Maybe I’m missing other examples, but either way, games of exactly this type are rare, have a very distinct feel to them, and three notable examples have been released since 2010. Surely copycats are in the works. What can this tell us? One answer has to do with the ongoing, unresolved question of how to comfortably marry “real” games with mature storytelling. Think of it this way: On one end of the spectrum are all-gameplay games that don’t really try to tell a story, like the soon-to-be-hit survival-combat title PlayerUnknown’s Battlegrounds (which is currently in beta, and which seems to be generating a hundred hours of wildly entertaining Twitch footage per day).
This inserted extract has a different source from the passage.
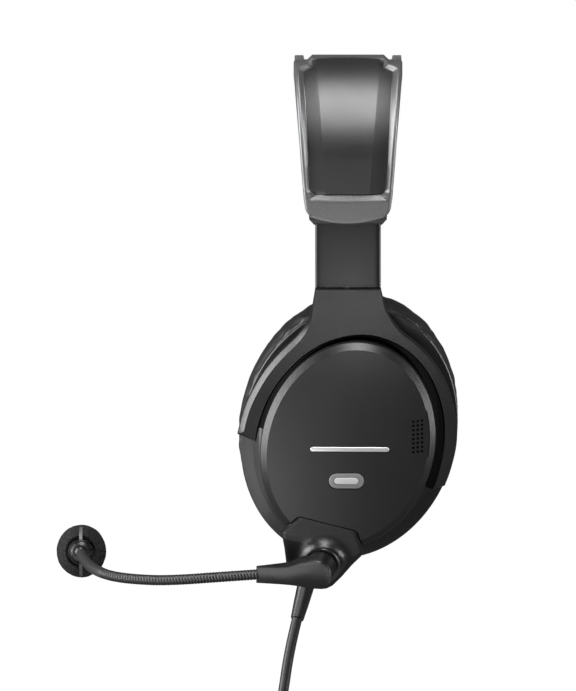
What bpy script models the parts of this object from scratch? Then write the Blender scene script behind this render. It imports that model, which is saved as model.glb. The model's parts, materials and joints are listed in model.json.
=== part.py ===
"""An over-ear aviation headset with a boom microphone, as separate solids.

Metres, +Z up. The wearer faces -X and the wearer's left cup is at -Y. The origin is the underside
of the crown cushion, where the headset rests on a head.

Each side is laid out in its own chain of frames: the arm swings on a pin at the crown, the slider
runs in the arm, the yoke swivels under the slider, and the cup tilts between the yoke's ends. In a
side's frames +X points to the rear and +Z up along the piece, and a distance outwards from the
head is multiplied by the side's sign (left -1, right +1) to give Y.
"""

import math

import bmesh
import bpy
from mathutils import Vector

# --- Clearances ----------------------------------------------------------------------------------
GAP = 0.0003  # between pieces that touch
RUNNING = 0.0003  # between a shaft and its bore, on the radius

# --- Crown ---------------------------------------------------------------------------------------
CUSHION_THICK = 0.0130
CUSHION_HALF_LENGTH = 0.0460
CUSHION_HALF_WIDTH = 0.0165
PIN_OUT = 0.0120  # from the mid plane to each arm's hinge pin
PIN_RADIUS = 0.0014
BARREL_RADIUS = 0.0038
BRIDGE_HALF_WIDTH = 0.0143
WINDOW = 0.0037  # between the bridge's barrel and the arm's knuckle, where the pin shows
SPRING_LENGTH = 0.0120
SPRING_WIRE = 0.0011

# --- Arms ----------------------------------------------------------------------------------------
ARM_THICK = 0.0086
ARM_TOP_HALF_WIDTH = 0.0219
ARM_TAPER = 0.078  # half width lost for each unit of drop
ARM_START = 0.0052  # from the pin's axis to the arm's plate
SHOULDER_OUT = 0.0464  # from the mid plane to the centre of the shoulder's bend
SHOULDER_RADIUS = 0.0340  # of the arm's mid line
SIDE_LEAN = math.radians(8.0)  # the arms come together going down
SIDE_LENGTH = 0.0252
EDGE = 0.0012  # chamfer along the arm's edges
INLAY_THICK = 0.0012
INLAY_NECK_HALF = 0.0144
INLAY_WIDE_HALF = 0.0180
INLAY_END_HALF = 0.0146
INLAY_NECK_TURN = math.radians(29.0)
INLAY_WIDE_TURN = math.radians(35.0)
INLAY_FOOT = 0.0112  # bare arm below the inlay
LINER_HALF = 0.0135
LINER_THICK = 0.0009

# --- Slider --------------------------------------------------------------------------------------
SLIDER_HALF_WIDTH = 0.0131
SLIDER_THICK = 0.0036
SLIDER_SHOWN = 0.0260
SLIDER_HELD = 0.0100
SLIDER_IN = 0.0180  # travel into the arm
POST_RADIUS = 0.0010
POST_HALF_LENGTH = 0.0090

# --- Yoke ----------------------------------------------------------------------------------------
PIVOT_DROP = 0.0705  # from the seam under the slider to the cup's pivot axis
PIVOT_X = -0.0006
CUP_LEAN = math.radians(14.4)  # the cup's top leans to the rear
YOKE_INNER_X = 0.0374
YOKE_INNER_Z = 0.0450
YOKE_OFFSET_X = -0.0005
YOKE_OFFSET_Z = 0.0074
YOKE_BAND = 0.0068
YOKE_INSIDE = -0.0030
YOKE_OUTSIDE = 0.0046
YOKE_END_DROP = 0.0040  # the fork's ends reach this far below the pivot
PIVOT_RADIUS = 0.0018

# --- Cup -----------------------------------------------------------------------------------------
CUP_TILT = math.radians(5.0)  # the cup's top leans out from the yoke
CUP_X = -0.0013
CUP_Z = 0.0080
COVER_X = 0.0346
COVER_Z = 0.0430
COVER_BACK = 0.0033
COVER_EDGE = 0.0066
COVER_FACE = 0.0086
COVER_CROWN = 0.0098
COVER_CHAMFER = 0.0026
DRUM_X = 0.0334
DRUM_Z = 0.0422
DRUM_WALL = 0.0022
FLANGE_X = 0.0431
FLANGE_Z = 0.0528
FLANGE_BACK = -0.0170
FLANGE_FACE = -0.0145
FLANGE_WALL = 0.0030
BAFFLE_THICK = 0.0020
DRIVER_RADIUS = 0.0195
DRIVER_DEPTH = 0.0080
BOARD_HALF_X = 0.0190
BOARD_HALF_Z = 0.0240
BOARD_THICK = 0.0016
PORT_HALF_X = 0.0071
PORT_RADIUS = 0.00315
PORT_DEPTH = 0.0012
PORT_Z = -0.0055
PORT_X = 0.0016
BAR_HALF_X = 0.0160
BAR_HALF_Z = 0.0011
BAR_DEPTH = 0.0006
BAR_Z = 0.0075
BAR_X = -0.0004

# --- Ear cushion ---------------------------------------------------------------------------------
PAD_X = 0.0446
PAD_Z = 0.0544
PAD_HOLE_X = 0.0240
PAD_HOLE_Z = 0.0335
PAD_DEPTH = 0.0205
SCREEN_THICK = 0.0008

# --- Module under the cup, boom and microphone ---------------------------------------------------
MODULE_TOP = -0.0248
MODULE_TOP_HALF = 0.0119
MODULE_SHOULDER = -0.0324
MODULE_SHOULDER_HALF = 0.0171
MODULE_FOOT = -0.0533
MODULE_BELOW = (  # below the shoulder: height, middle, half width, back and face
    (-0.0350, -0.0013, 0.0161, COVER_BACK + GAP, 0.0086),
    (-0.0355, -0.0013, 0.0158, -0.0062, 0.0084),
    (-0.0395, -0.0015, 0.0138, -0.0062, 0.0066),
    (-0.0455, -0.0017, 0.0114, -0.0062, 0.0052),
    (-0.0505, -0.0022, 0.0092, -0.0060, 0.0044),
    (MODULE_FOOT, -0.0026, 0.0068, -0.0048, 0.0034),
)
MODULE_FACE = 0.0094
HUB_X = 0.0008
HUB_Z = -0.0413
HUB_RADIUS = 0.0061
HUB_SEAT = 0.0022
HUB_FACE = 0.0116
HUB_TIP_DOWN = math.radians(12.5)
HUB_TURN_IN = math.radians(-7.5)
BOOM_LEVEL = math.radians(-16.3)  # turns the boom level, back from the cup's lean
AXLE_RADIUS = 0.0024
BOOM_REACH = 0.0262
BOOM_TIP_HALF = 0.0035
NECK_RADIUS = 0.00205
SLEEVE_RADIUS = 0.0023
MIC_TURN = (math.radians(-22.5), math.radians(4.0), math.radians(11.5))  # square to the mouth
MIC_RADIUS = 0.0048
MIC_START = 0.0022
MIC_DEPTH = 0.0072
CAPSULE_DEPTH = 0.0050
FOAM_OUT = 0.0122  # from the swivel to the foam ball's centre
FOAM_RADIUS = 0.0102
RELIEF_LENGTH = 0.0155
RELIEF_X = -0.0030
RELIEF_TOP_RADIUS = 0.0035
RELIEF_END_RADIUS = 0.0027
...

At the other end are “walking simulators” like Gone Home that tilt heavily in the direction of storytelling, often at the expense of all but the most rudimentary gameplay elements. Games that try hard on both fronts often suffer as a result — think GTA IV’s boring, onerous relationship-building system (no, I don’t want to go bowling, but I also don’t want to be punished for not wanting to go bowling), or any of a trillion other game’s unwatchable, poorly voice-acted cut scenes yanking you, the player, out of the action.

Limbo, Inside, and Black the Fall all successfully have it both ways because they imply big, epic, complicated, tragic stories without actually telling them. The set pieces do the storytelling work implicitly, and the puzzle-and-platforming-centered gameplay is solidly, and sometimes ingeniously, executed. This is an interesting middle ground — a “story” that consists of a single playable imperative, like ESCAPE or SURVIVE, draped in all sorts of and mostly noninteractive scenery. By the time you reach the end of one of these games, you feel like you would eagerly read a well-crafted novella explaining how the twisted world you just traversed got so broken. But the game itself was much stronger for having never asked you to.